1955年以降は、おそるべき力作のラッシュであった。1960年に発表した「青べか物語」は生涯最高と評価された傑作である。「長い坂」と「さぶ」はすぐれた自己形成小説だ。
「要するに「うまく書こう」といふ気持ちから抜けることだ」
「わが人生のもっともよく有り難き伴侶 わが妻きんよ そなたに永遠の幸福と平安のあるやうに 周」
「文壇酒徒番付1963」が貼ってあった。それによると、横綱は石川淳と井伏鱒二。張り出し横綱が山本周五郎と河上徹太郎。大関は吉田健一と壇一雄。

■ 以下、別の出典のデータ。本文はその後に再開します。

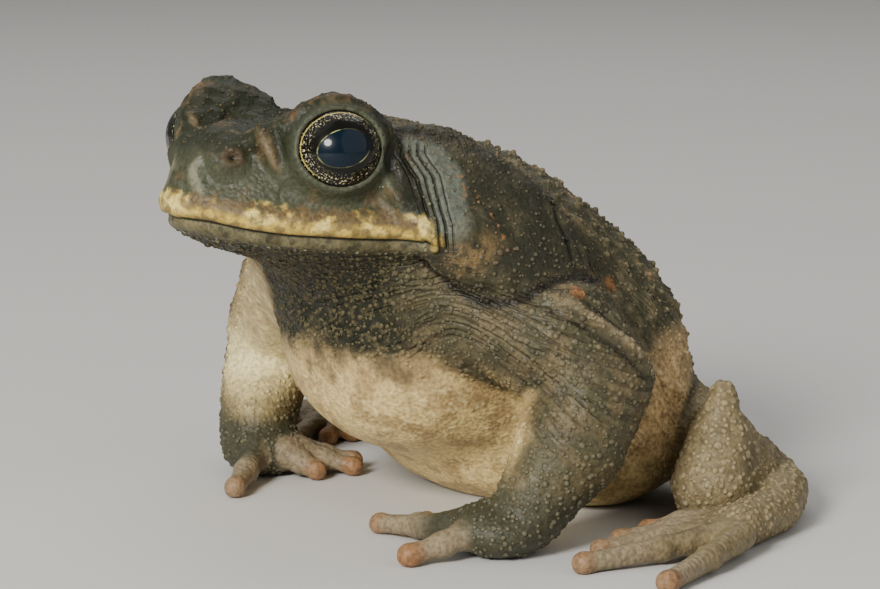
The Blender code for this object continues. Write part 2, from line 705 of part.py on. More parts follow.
def paint(obj):
    """Give the object its own skin or eye material."""
    colour, roughness = SKIN_TONES[tone_of(obj.name)]
    material = bpy.data.materials.new(obj.name)
    material.use_nodes = True
    shader = material.node_tree.nodes["Principled BSDF"]
    shader.inputs["Base Color"].default_value = (*colour, 1)
    shader.inputs["Roughness"].default_value = roughness
    shader.inputs["Metallic"].default_value = 0
    obj.data.materials.clear()
    obj.data.materials.append(material)
    obj.data.shade_smooth()
    obj.data.set_sharp_from_angle(angle=math.radians(50))


def clear_scene():
    for obj in list(bpy.data.objects):
        bpy.data.objects.remove(obj)


def corners(objects):
    """Lowest and highest corners of all the objects together."""
    places = np.concatenate([np.array([v.co for v in obj.data.vertices]) for obj in objects])
    return places.min(0), places.max(0)


def main():
    clear_scene()
    head, jaw, skull_room = make_head()
    eyes = make_eyes(head)
    trunk, trunk_room = make_trunk()
    toad = [head, jaw, trunk] + eyes
    rooms = [skull_room, trunk_room]
    for (word, side), arm, leg in zip(SIDES, (LEFT_ARM, RIGHT_ARM), (LEFT_LEG, RIGHT_LEG)):
        gland, gland_room = make_gland(word, side, [skull_room, trunk_room])
        lengths, leg_rooms = make_leg(word, leg, trunk_room)
        toad.append(gland)
        toad.extend(make_arm(word, arm, [skull_room, trunk_room, gland_room]))
        toad.extend(lengths)
        rooms.append(gland_room)
        rooms.extend(leg_rooms)
    for room in rooms:
        bpy.data.objects.remove(room)
    low, high = corners(toad)
    centre = bpy.data.objects.new("toad_centre", None)
    bpy.context.scene.collection.objects.link(centre)
    centre.location = (-(low[0] + high[0]) / 2, -(low[1] + high[1]) / 2, -low[2])
    for obj in toad:
        paint(obj)
        obj.parent = centre


main()
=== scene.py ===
import math
from itertools import product

import bpy
import numpy as np
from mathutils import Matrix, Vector


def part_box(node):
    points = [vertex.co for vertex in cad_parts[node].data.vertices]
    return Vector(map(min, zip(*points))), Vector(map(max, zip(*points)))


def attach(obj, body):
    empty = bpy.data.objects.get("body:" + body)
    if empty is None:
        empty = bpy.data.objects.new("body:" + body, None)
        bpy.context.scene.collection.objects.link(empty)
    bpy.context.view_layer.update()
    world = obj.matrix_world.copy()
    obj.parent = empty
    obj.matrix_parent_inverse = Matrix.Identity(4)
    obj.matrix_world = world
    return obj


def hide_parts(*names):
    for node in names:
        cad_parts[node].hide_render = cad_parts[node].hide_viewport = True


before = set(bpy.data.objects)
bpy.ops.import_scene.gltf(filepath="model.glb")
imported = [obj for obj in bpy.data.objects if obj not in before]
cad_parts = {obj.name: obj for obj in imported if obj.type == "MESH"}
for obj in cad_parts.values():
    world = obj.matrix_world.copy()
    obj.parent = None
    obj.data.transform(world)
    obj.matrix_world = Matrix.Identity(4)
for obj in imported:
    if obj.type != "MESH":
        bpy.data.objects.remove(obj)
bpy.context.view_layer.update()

# The skin's shape is worked out in millimetres: x to the toad's left, y back from the snout,
# z up from the floor.
mm = 0.001
eye = {
    "place": {1: (16.8, 20.6, 67.6), -1: (-16.8, 20.6, 66.3)},
    "radius": 7.9,
    "turn": {1: 64, -1: 55},  # degrees from straight ahead to the side
    "tilt": {1: 12, -1: 4},  # degrees up; the head leans a little to the right
    "lidRadius": 8.35,
    "lidEdge": 4.7,  # how far before the ball's middle the lids end
    "flare": 0.35,
    "opening": (7.0, 6.2),  # half width and half height between the lids
    "openingDepth": 2.0,
}
low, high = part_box("left_eye")
shift = np.array((low + high) / 2) / mm - eye["place"][1]  # from those millimetres to the frame's place


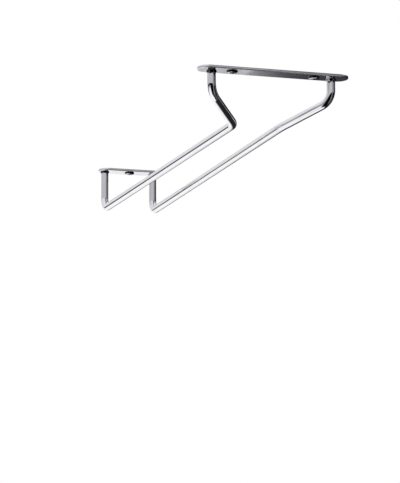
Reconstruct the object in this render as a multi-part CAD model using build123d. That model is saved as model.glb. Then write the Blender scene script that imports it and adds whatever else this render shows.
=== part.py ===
from build123d import *
import os

# Hanging rack that is screwed up under a shelf. Two bent round rods make a pair of rails, and each
# rod butts with both upturned ends on a flat steel strip, a long one in front and a short one behind.
# Millimetres: X to the right, Y from the front to the back, Z up. The origin is the middle of the
# front strip's top face, midway between its screw holes, so the shelf's underside is at Z zero.

# Flat bar that both strips are cut from
strip_width = 15.5
strip_thickness = 2.0
strip_edge_radius = 0.6

# From a rod's axis along the strip to its rounded tip
front_overhang = 11.2
back_overhang = 5.7

# Plain screw holes, two in the front strip and one in the middle of the back strip
front_screw_spacing = 60.0
screw_hole_diameter = 4.5

# Round rod, and the distances between the two rods' axes
rod_diameter = 6.0
front_spacing = 87.6
throat_spacing = 35.0
back_spacing = 41.6

# The rods' run from front to back, measured between axes
throat_depth = 30.65
rail_length = 326.0
back_strip_lead = 2.0

# Depths below the shelf of the rods' axes: at the shoulder, at the throat and at the back bend
shoulder_depth = 17.0
front_rail_depth = 31.0
back_rail_depth = 33.0

# Bend radii on the rod's axis
shoulder_radius = 11.0
throat_radius = 12.0
back_radius = 9.0

# Weld bead round each rod end, and the flat between the front beads and the strip's eased edge
weld_leg = 0.7
weld_height = 1.2
weld_bulge = 0.1
weld_margin = 0.1

# How far a cutting tool runs past the faces that it cuts
overrun = 1.0

rod_radius = rod_diameter / 2
front_rod_y = strip_width / 2 - strip_edge_radius - weld_margin - weld_leg - rod_radius
throat_y = front_rod_y + throat_depth
back_rod_y = throat_y + rail_length
back_strip_y = back_rod_y - back_strip_lead
front_strip_length = front_spacing + 2 * front_overhang
back_strip_length = back_spacing + 2 * back_overhang


def screw_strip(length, middle_y, hole_places):
    """Flat bar with round ends, eased edges and drilled holes, its top face against the shelf."""
    strip = extrude(SlotOverall(length, strip_width), amount=-strip_thickness)
    by_height = strip.faces().sort_by(Axis.Z)
    strip = fillet(by_height[0].edges() + by_height[-1].edges(), radius=strip_edge_radius)
    drill = Cylinder(screw_hole_diameter / 2, strip_thickness + 2 * overrun)
    for x in hole_places:
        strip -= Pos(x, 0, -strip_thickness / 2) * drill
    return Pos(0, middle_y, 0) * strip


def rail(side):
    """One rod: down from the front strip, in and down to the throat, back along the rail and up."""
    front_x = side * front_spacing / 2
    throat_x = side * throat_spacing / 2
    back_x = side * back_spacing / 2
    corners = [
        (front_x, front_rod_y, -strip_thickness),
        (front_x, front_rod_y, -shoulder_depth),
        (throat_x, throat_y, -front_rail_depth),
        (back_x, back_rod_y, -back_rail_depth),
        (back_x, back_rod_y, -strip_thickness),
    ]
    axis_line = FilletPolyline(*corners, radius=[shoulder_radius, throat_radius, back_radius])
    section = Plane(origin=axis_line @ 0, z_dir=axis_line % 0) * Circle(rod_radius)
    return sweep(section, path=axis_line)


def weld_bead(x, y):
    """Ring of weld metal in the corner between a rod and the strip above it."""
    root = (rod_radius, 0)
    toe_on_strip = (rod_radius + weld_leg, 0)
    toe_on_rod = (rod_radius, -weld_height)
    outline = Polyline(toe_on_rod, root, toe_on_strip)
    outline += SagittaArc(toe_on_strip, toe_on_rod, weld_bulge)
    profile = Plane.XZ * make_face(outline)
    return Pos(x, y, -strip_thickness) * revolve(profile, Axis.Z)


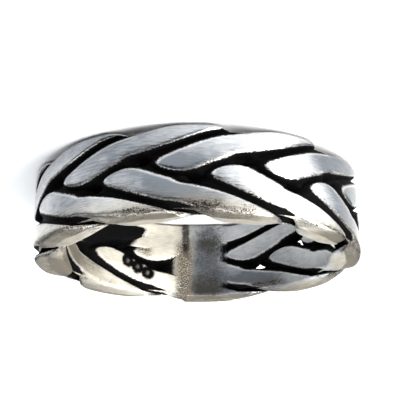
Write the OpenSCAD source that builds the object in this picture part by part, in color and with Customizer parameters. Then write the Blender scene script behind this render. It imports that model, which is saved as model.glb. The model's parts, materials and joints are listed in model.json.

「満足やよろこびのなかよりも、貧困や病苦や失意や絶望のなかに、より強く感じることができる」
「大切なのは「生きている」ことであり、「どう生きるか」なのである」
「人間が一つの仕事にうちこみ、そのために生涯を燃焼しつくす姿。--私はそれを書きたかった」
隣接の山梨県立美術館で開催中の「バロックの巨匠たち」をみる。
万力公園。万葉の動植物の公園。犬養孝の解説が本人の声で聴くことができる。ここには時間を取ってきたい。
公園の一角に立つ甲州の根津嘉一郎の巨大な銅像。鉄道王、根津美術館。
「名言との対話」6月6日。川端龍子「画人生涯筆一管」
川端 龍子(かわばた りゅうし、1885年(明治18年)6月6日 - 1966年(昭和41年)4月10日)は、戦前の日本画家、俳人。文化勲章。
庶子として届けられたことを知り、「俺は龍の落とした子なのだ」として、30歳前から「龍子」の画号を使った。28歳、国民新聞社員として渡米、ボストンで「平治物語絵巻」など日本の古美術に出会う。29歳、帰国後日本画家に転向。30歳、再興日本美術院展に入選し才能が開花。44歳、「堅剛なる芸術の実践」を宣言し、自らの美術団体である青龍社を設立(亡くなるまで37年間運営)。
「目前の刺激に動揺することなく、横路へ外れず、自己の信ずる大道を誠実をもって固く踏んでゆけるように、日常的に心の訓練を重ねる努力がなければ、この自信を高めることは出来ないであろう」
「井戸を掘るように、深く深くと掘り下げて行こうとするもの、一つは泉水のように、そう深くなくとも成るべく広く広く動こうとするものである。自分の場合は浅くとも庭の池のように広く広くという方向にあるのではないか」
筆一管で自己の信ずる「堅剛なる芸術の実践」という大道を強く意識し、仲間をその旗の下に組織化し、小さく凝り固まらずに、大きく展けるように進んで行く。眼前の刺激に迷うことのないように、心の訓練を重ねる努力をした人だ。